> _DATA_
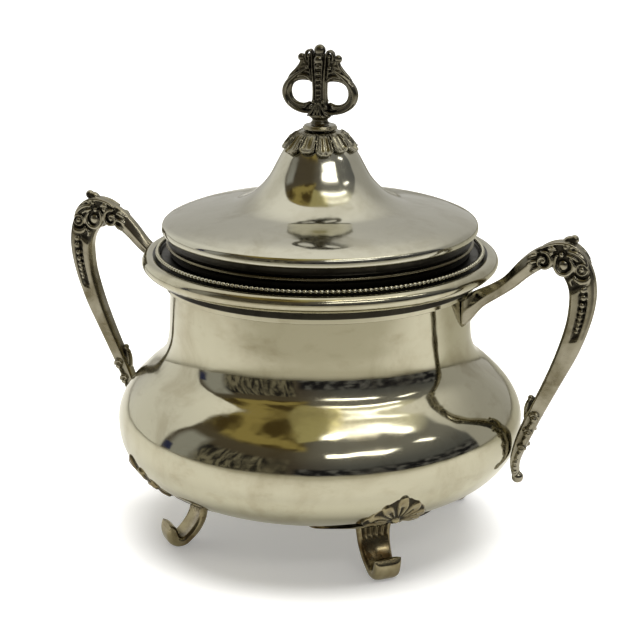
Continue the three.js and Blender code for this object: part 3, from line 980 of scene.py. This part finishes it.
def finial():
    """Two C scrolls back to back, plumes of leaves between them and a beaded stem, all one casting."""
    quarter = [
        # the scroll round the loop, from its upper volute over the outside to the curl at the foot
        reed(
            [(4.3, 181), (6.8, 179.4), (10.2, 177.1), (12.9, 174.2), (13.9, 171), (12.8, 167.6),
             (10, 165.3), (6.6, 164.2), (3.9, 164.2), (2.2, 165.3), (2.6, 166.7), (3.5, 166.3)],
            [0.45, 0.6, 0.95, 1.2, 1.3, 1.2, 0.95, 0.75, 0.6, 0.5, 0.5, 0.4],
            [0.7, 1, 1.5, 1.9, 2, 1.9, 1.6, 1.4, 1.1, 0.8, 0.7, 0.6],
            [-0.9, -0.7, -0.4, -0.3, -0.3, -0.3, -0.5, -0.8, -1.2, -1.6, -1.7, -1.7],
        ),
        ball(4.4, -1.9, 181, 0.85),
        ball(3, -2.2, 166.1, 0.75),
        # the thinner band inside it, round the hole
        reed(
            [(3, 176.4), (5.6, 176.7), (8.6, 176.4), (11.2, 174.9), (12.3, 171.8), (11.4, 168.7),
             (9.2, 167), (6.4, 166.6), (3.4, 167.6)],
            [0.8, 0.8, 0.8, 0.95, 1, 0.95, 0.85, 0.8, 0.8],
            [0.9, 1, 1.1, 1.2, 1.2, 1.2, 1.1, 1, 0.9], 0,
        ),
        # leaf plumes between the stem and the scroll
        reed(
            [(2.6, 175.4), (4.6, 177.4), (7.4, 177.7), (10.4, 176.2)], [0.5, 0.95, 0.9, 0.3],
            [1.5, 1.5, 1.3, 0.6], -0.3,
        ),
        reed(
            [(2.6, 177.6), (4.4, 179.3), (6.8, 179.2), (9.6, 177.6)], [0.5, 0.8, 0.7, 0.3],
            [1.2, 1.2, 1, 0.5], -0.1,
        ),
        reed(
            [(2.8, 179.6), (4.6, 181.6), (6.9, 181.3), (9.2, 179.5)], [0.6, 1, 0.9, 0.4],
            [1.1, 1, 0.9, 0.6], 0,
        ),
        # the outer leaf edge, from the side ball down to the scroll
        reed(
            [(6.9, 184.6), (7.5, 182.4), (9.2, 180), (11.6, 177.4), (13.6, 174.2)],
            [0.8, 0.65, 0.7, 0.7, 0.4], [1, 0.9, 0.9, 0.9, 0.6], -0.1,
        ),
        reed([(4.2, 180), (5.8, 182.6), (6.8, 184.3)], [1.2, 1, 0.7], [1, 0.9, 0.8], 0),
        ball(7.3, 0, 184.5, 1.5),
        # the stem: a core, two ribs beside the beads, an arched lobe at the top
        reed(
            [(0.3, 162.5), (0.3, 168), (0.3, 176), (0.3, 187)], [2.1, 1.7, 1.7, 2.6],
            [2.3, 1.7, 1.7, 1.6], 0,
        ),
        reed(
            [(2.7, 165.6), (2.2, 168.6), (2.05, 173), (2.3, 178), (2.6, 182), (2.8, 185.6),
             (3.7, 187.3), (5, 186.8), (5.5, 185), (5, 183.4)],
            [0.35, 0.5, 0.5, 0.5, 0.5, 0.45, 0.45, 0.45, 0.45, 0.4],
            [0.9, 1.2, 1.3, 1.3, 1.3, 1.3, 1.2, 1.1, 1, 0.7],
            [-1.5, -1.2, -1.1, -1.2, -1.3, -1.2, -1, -0.8, -0.7, -0.6],
        ),
        reed(
            [(3.2, 176.5), (3.6, 180), (4, 183), (4.1, 185.6)], [0.4, 0.45, 0.5, 0.5],
            [1.1, 1.1, 1.1, 1], -0.6,
        ),
        ball(4.1, -1.3, 185.3, 0.75),
        reed(
            [(1.15, 167.6), (1.1, 172), (1.25, 178), (1.6, 184)], [0.3, 0.3, 0.3, 0.35],
            [0.9, 0.9, 1, 1.1], -1.3,
        ),
        ball(1.9, -2.35, 168.3, 0.8),
        # thin webs that fill the corners
        reed([(4.4, 177.6), (5.6, 181), (6.5, 183.4)], [1.5, 1.7, 1], [0.8, 0.8, 0.7], 0),
        reed([(2.6, 181), (3.4, 184.2), (3.9, 186.3)], [1.6, 1.6, 1.2], [0.9, 0.9, 0.8], 0),
        reed(
            [(3.4, 165.4), (8.6, 165.8), (12, 168.4), (13, 171.6)], [1.2, 1.1, 1, 0.8],
            [0.9, 0.9, 0.9, 0.8], 0,
        ),
        reed([(9.6, 177.6), (12.4, 174.4)], [1.4, 1], [0.9, 0.8], 0),
        ball(7.5, 0, 179.9, 1.5, (1, 0.6, 1)),
        ball(4.8, 0, 183.7, 1.3, (1, 0.6, 1)),
        # the acanthus at the foot
        reed(
            [(0.9, 168), (1.9, 165.6), (3.4, 163.4), (4.6, 162.9)], [0.4, 0.5, 0.55, 0.35],
            [0.9, 1, 0.9, 0.7], [-1.9, -2.1, -2.3, -2.3],
        ),
        reed(
            [(0.4, 167.6), (0.9, 165.2), (1.6, 163.2), (2.4, 162.4)], [0.35, 0.45, 0.5, 0.3],
            [0.8, 0.9, 0.9, 0.7], [-2.2, -2.6, -2.9, -2.9],
        ),
        reed([(4.8, 167.2), (5.6, 165.9), (7.2, 165.6)], [0.5, 0.6, 0.3], [1.3, 1.3, 0.8], -0.4),
    ]
    middle = [
        ball(0, -1.75, 183.9, 1.85),
        reed(
            [(0, 168), (0, 165), (0, 162.8)], [0.35, 0.5, 0.4], [0.8, 0.9, 0.8],
            [-2.2, -2.8, -3],
        ),
    ]
    radii = [1.15, 1.0, 0.9, 0.85, 0.8, 0.7, 0.65, 0.6]
    height = 181.3
    for radius in radii:
        middle.append(ball(0, -2.05, height, radius, (1.15, 0.9, 0.85)))
        height -= 1.85 * radius + 0.35
    neck = [
        (0, 159.9), (3.6, 159.9), (3.65, 160.3), (3.1, 160.8), (2.95, 161.3), (3.2, 161.8),
        (4.1, 162.4), (4.3, 162.9), (3.6, 163.4), (0, 163.8),
    ]
    parts = all_four(quarter) + middle + flipped(middle, 1) + [ball(0, 0, 187.4, 2.2)]
    parts.append(spin(np.array(neck), 64))
    return cast("finial_casting", parts, finial_plate, 0.15, 2)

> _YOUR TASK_
Repeat the material above exactly.

> _RESULT BELOW_
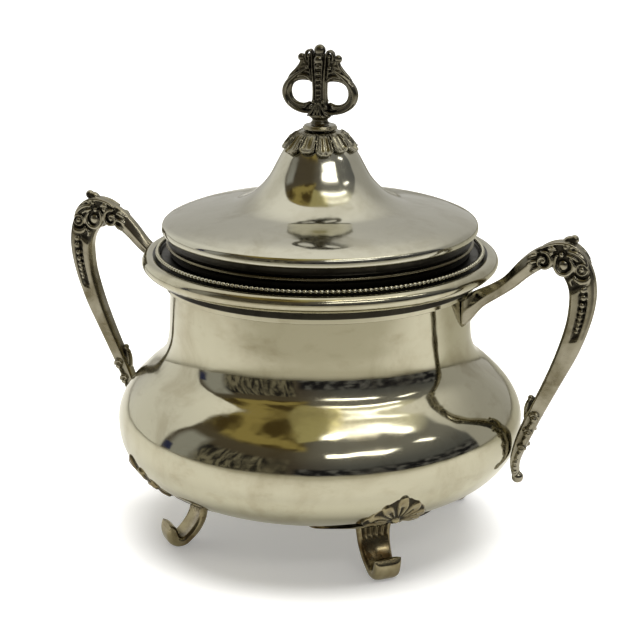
Continue the three.js and Blender code for this object: part 3, from line 980 of scene.py. This part finishes it.
def finial():
    """Two C scrolls back to back, plumes of leaves between them and a beaded stem, all one casting."""
    quarter = [
        # the scroll round the loop, from its upper volute over the outside to the curl at the foot
        reed(
            [(4.3, 181), (6.8, 179.4), (10.2, 177.1), (12.9, 174.2), (13.9, 171), (12.8, 167.6),
             (10, 165.3), (6.6, 164.2), (3.9, 164.2), (2.2, 165.3), (2.6, 166.7), (3.5, 166.3)],
            [0.45, 0.6, 0.95, 1.2, 1.3, 1.2, 0.95, 0.75, 0.6, 0.5, 0.5, 0.4],
            [0.7, 1, 1.5, 1.9, 2, 1.9, 1.6, 1.4, 1.1, 0.8, 0.7, 0.6],
            [-0.9, -0.7, -0.4, -0.3, -0.3, -0.3, -0.5, -0.8, -1.2, -1.6, -1.7, -1.7],
        ),
        ball(4.4, -1.9, 181, 0.85),
        ball(3, -2.2, 166.1, 0.75),
        # the thinner band inside it, round the hole
        reed(
            [(3, 176.4), (5.6, 176.7), (8.6, 176.4), (11.2, 174.9), (12.3, 171.8), (11.4, 168.7),
             (9.2, 167), (6.4, 166.6), (3.4, 167.6)],
            [0.8, 0.8, 0.8, 0.95, 1, 0.95, 0.85, 0.8, 0.8],
            [0.9, 1, 1.1, 1.2, 1.2, 1.2, 1.1, 1, 0.9], 0,
        ),
        # leaf plumes between the stem and the scroll
        reed(
            [(2.6, 175.4), (4.6, 177.4), (7.4, 177.7), (10.4, 176.2)], [0.5, 0.95, 0.9, 0.3],
            [1.5, 1.5, 1.3, 0.6], -0.3,
        ),
        reed(
            [(2.6, 177.6), (4.4, 179.3), (6.8, 179.2), (9.6, 177.6)], [0.5, 0.8, 0.7, 0.3],
            [1.2, 1.2, 1, 0.5], -0.1,
        ),
        reed(
            [(2.8, 179.6), (4.6, 181.6), (6.9, 181.3), (9.2, 179.5)], [0.6, 1, 0.9, 0.4],
            [1.1, 1, 0.9, 0.6], 0,
        ),
        # the outer leaf edge, from the side ball down to the scroll
        reed(
            [(6.9, 184.6), (7.5, 182.4), (9.2, 180), (11.6, 177.4), (13.6, 174.2)],
            [0.8, 0.65, 0.7, 0.7, 0.4], [1, 0.9, 0.9, 0.9, 0.6], -0.1,
        ),
        reed([(4.2, 180), (5.8, 182.6), (6.8, 184.3)], [1.2, 1, 0.7], [1, 0.9, 0.8], 0),
        ball(7.3, 0, 184.5, 1.5),
        # the stem: a core, two ribs beside the beads, an arched lobe at the top
        reed(
            [(0.3, 162.5), (0.3, 168), (0.3, 176), (0.3, 187)], [2.1, 1.7, 1.7, 2.6],
            [2.3, 1.7, 1.7, 1.6], 0,
        ),
        reed(
            [(2.7, 165.6), (2.2, 168.6), (2.05, 173), (2.3, 178), (2.6, 182), (2.8, 185.6),
             (3.7, 187.3), (5, 186.8), (5.5, 185), (5, 183.4)],
            [0.35, 0.5, 0.5, 0.5, 0.5, 0.45, 0.45, 0.45, 0.45, 0.4],
            [0.9, 1.2, 1.3, 1.3, 1.3, 1.3, 1.2, 1.1, 1, 0.7],
            [-1.5, -1.2, -1.1, -1.2, -1.3, -1.2, -1, -0.8, -0.7, -0.6],
        ),
        reed(
            [(3.2, 176.5), (3.6, 180), (4, 183), (4.1, 185.6)], [0.4, 0.45, 0.5, 0.5],
            [1.1, 1.1, 1.1, 1], -0.6,
        ),
        ball(4.1, -1.3, 185.3, 0.75),
        reed(
            [(1.15, 167.6), (1.1, 172), (1.25, 178), (1.6, 184)], [0.3, 0.3, 0.3, 0.35],
            [0.9, 0.9, 1, 1.1], -1.3,
        ),
        ball(1.9, -2.35, 168.3, 0.8),
        # thin webs that fill the corners
        reed([(4.4, 177.6), (5.6, 181), (6.5, 183.4)], [1.5, 1.7, 1], [0.8, 0.8, 0.7], 0),
        reed([(2.6, 181), (3.4, 184.2), (3.9, 186.3)], [1.6, 1.6, 1.2], [0.9, 0.9, 0.8], 0),
        reed(
            [(3.4, 165.4), (8.6, 165.8), (12, 168.4), (13, 171.6)], [1.2, 1.1, 1, 0.8],
            [0.9, 0.9, 0.9, 0.8], 0,
        ),
        reed([(9.6, 177.6), (12.4, 174.4)], [1.4, 1], [0.9, 0.8], 0),
        ball(7.5, 0, 179.9, 1.5, (1, 0.6, 1)),
        ball(4.8, 0, 183.7, 1.3, (1, 0.6, 1)),
        # the acanthus at the foot
        reed(
            [(0.9, 168), (1.9, 165.6), (3.4, 163.4), (4.6, 162.9)], [0.4, 0.5, 0.55, 0.35],
            [0.9, 1, 0.9, 0.7], [-1.9, -2.1, -2.3, -2.3],
        ),
        reed(
            [(0.4, 167.6), (0.9, 165.2), (1.6, 163.2), (2.4, 162.4)], [0.35, 0.45, 0.5, 0.3],
            [0.8, 0.9, 0.9, 0.7], [-2.2, -2.6, -2.9, -2.9],
        ),
        reed([(4.8, 167.2), (5.6, 165.9), (7.2, 165.6)], [0.5, 0.6, 0.3], [1.3, 1.3, 0.8], -0.4),
    ]
    middle = [
        ball(0, -1.75, 183.9, 1.85),
        reed(
            [(0, 168), (0, 165), (0, 162.8)], [0.35, 0.5, 0.4], [0.8, 0.9, 0.8],
            [-2.2, -2.8, -3],
        ),
    ]
    radii = [1.15, 1.0, 0.9, 0.85, 0.8, 0.7, 0.65, 0.6]
    height = 181.3
    for radius in radii:
        middle.append(ball(0, -2.05, height, radius, (1.15, 0.9, 0.85)))
        height -= 1.85 * radius + 0.35
    neck = [
        (0, 159.9), (3.6, 159.9), (3.65, 160.3), (3.1, 160.8), (2.95, 161.3), (3.2, 161.8),
        (4.1, 162.4), (4.3, 162.9), (3.6, 163.4), (0, 163.8),
    ]
    parts = all_four(quarter) + middle + flipped(middle, 1) + [ball(0, 0, 187.4, 2.2)]
    parts.append(spin(np.array(neck), 64))
    return cast("finial_casting", parts, finial_plate, 0.15, 2)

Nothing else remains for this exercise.